More sequences input, much less it will cluster with refseq207
Issue #64
new
Dear authors:
I test vcontact2 using part of my sequences or the whole sequences. (Though I would expect some small difference of the results) the results differed greatly. More sequences input, much less my sequences would cluster with refseq207.

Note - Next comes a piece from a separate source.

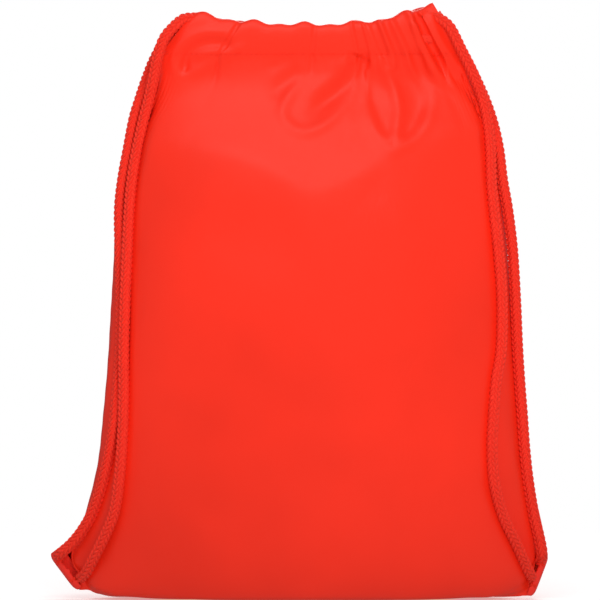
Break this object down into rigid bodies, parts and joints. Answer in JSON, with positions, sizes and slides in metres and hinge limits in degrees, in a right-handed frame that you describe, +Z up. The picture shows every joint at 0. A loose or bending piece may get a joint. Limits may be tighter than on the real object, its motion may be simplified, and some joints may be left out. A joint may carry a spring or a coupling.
{
  "type": "drawstring backpack",
  "caption": "Stuffed drawstring backpack of smooth red fabric: gathered mouth, cord tunnel in the hem, and a doubled braided cord down each side to its bottom corner.",
  "frame": {"origin": "middle of the base, on the surface that the bag stands on", "axes": "+Z up towards the mouth, +X across the bag to the right seen from the front, front panel facing -Y"},
  "size_m": [0.3292, 0.1244, 0.3947],
  "materials": {
    "shell": "smooth plain-weave polyester with a soft satin sheen",
    "cord": "round braided polyester cord",
    "thread": "polyester sewing thread",
    "binding": "folded and stitched polyester fabric"
  },
  "bodies": {
    "bag": {"front_panel": "shell", "back_panel": "shell", "left_side_seam": "shell", "right_side_seam": "shell", "bottom_seam": "shell", "front_hem": "shell", "back_hem": "shell", "front_hem_stitching": "thread", "back_hem_stitching": "thread", "left_corner_binding": "binding", "right_corner_binding": "binding", "left_corner_bartack": "thread", "right_corner_bartack": "thread", "left_cord_front_strand": "cord", "left_cord_back_strand": "cord", "right_cord_front_strand": "cord", "right_cord_back_strand": "cord", "left_cord_front_run": "cord", "left_cord_back_run": "cord", "right_cord_front_run": "cord", "right_cord_back_run": "cord"},
    "left_mouth": {"left_mouth_bartack": "thread", "right_cord_turn": "cord"},
    "right_mouth": {"right_mouth_bartack": "thread", "left_cord_turn": "cord"}
  },
  "joints": [
    {"name": "left_mouth_draw", "type": "slide", "parent": "bag", "child": "left_mouth", "axis": [1, 0, 0], "range_m": [-0.012, 0.035], "deforming": ["front_panel", "back_panel", "front_hem", "back_hem", "front_hem_stitching", "back_hem_stitching", "left_side_seam", "left_cord_front_run", "left_cord_back_run", "right_cord_front_run", "right_cord_back_run", "left_cord_front_strand", "left_cord_back_strand"]},
    {"name": "right_mouth_draw", "type": "slide", "parent": "bag", "child": "right_mouth", "axis": [-1, 0, 0], "range_m": [-0.012, 0.035], "deforming": ["front_panel", "back_panel", "front_hem", "back_hem", "front_hem_stitching", "back_hem_stitching", "right_side_seam", "left_cord_front_run", "left_cord_back_run", "right_cord_front_run", "right_cord_back_run", "right_cord_front_strand", "right_cord_back_strand"]}
  ]
}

Is there something wrong with my code:
time vcontact2 --raw-proteins cat_virome.faa
--rel-mode 'Diamond'
--proteins-fp cat_virome_map.csv
--db 'ProkaryoticViralRefSeq207-Merged'
--pcs-mode MCL --vcs-mode ClusterONE
-t 60
--c1-bin /data/db/MAVERICLab-vcontact2-34ae9c466982/bin/cluster_one-1.0.jar
--output-dir est90_only.vContact2-refseq207
Thank you!
Comments (1)
-
reporter - Log in to comment
For example, if input 1000 sequences, 30 sequences could cluster with at least one genome in refseq in a subsectet of 700 sequcences . if input 10000 sequences, only 15 sequences could cluster with at least one genome in refseq in the same subsectet of 700 sequcences. if input 250000 sequences, 2 sequences only. What is more, the 2 sequences are not all in 15, the 15 are not all in 30!